After hosting a series of workshops with east Austin community members, City:One Challenge received more than 150 unique proposals for mobility solution pilots to address access to health. The challenge’s steering committee, comprised of mobility industry experts, healthcare organizations, community leaders, and local residents, selected 12 finalists. The finalists had the opportunity to work with the Austin Technology Incubator and participate in community immersion and racial equity experiences to further refine their proposals before the winners were selected.

Throughout the City:One Challenge, community members, finalists, and other participants were encouraged to consider solutions that thoughtfully integrate the needs of the east Austin community while addressing the history of racial inequality there.
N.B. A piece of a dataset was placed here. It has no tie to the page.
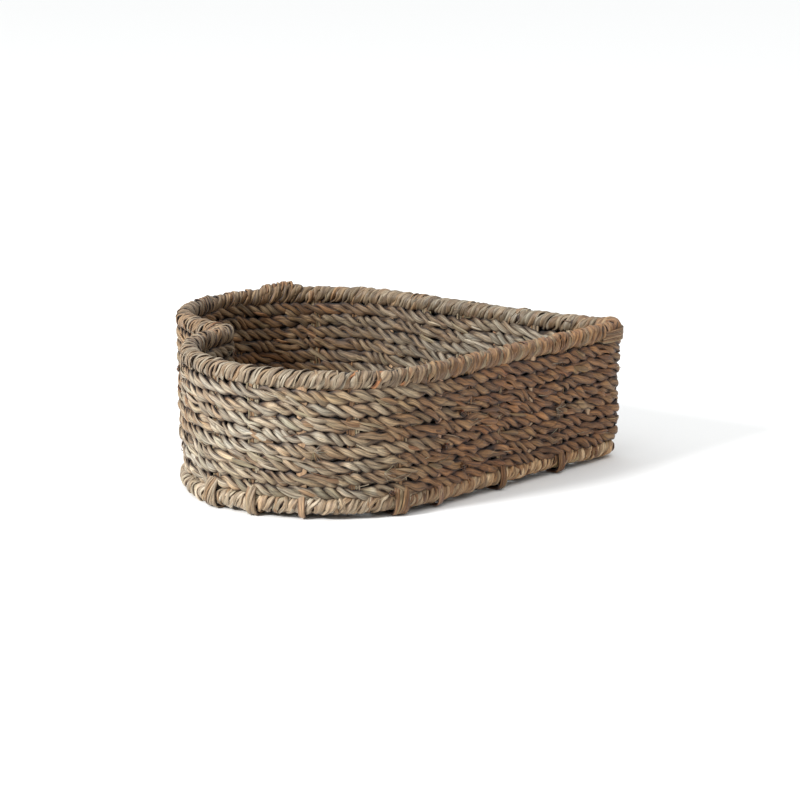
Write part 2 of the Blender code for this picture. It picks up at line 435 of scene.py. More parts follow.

The challenge specifically asked the entrepreneurial community to submit proposals that would make an immediate impact in east Austin. Key opportunities included supporting families with mobility issues during unexpected health events; making it easier for people of color and immigrants to trust mobility services; delivering healthcare and health services to people when and where they wanted it; and better connecting neighborhoods to local health and transit hubs.

“The identified opportunities attracted creative thinkers, innovators, entrepreneurs, and community advocates who wanted to pair their technologies with community insights, allowing us to continue to seek equitable access to health and transportation services for all Austinites,” says Rob Spillar, director of the Austin Transportation Department. “We look forward to working with these challenge finalists to address mobility and access to healthy living in east Austin.”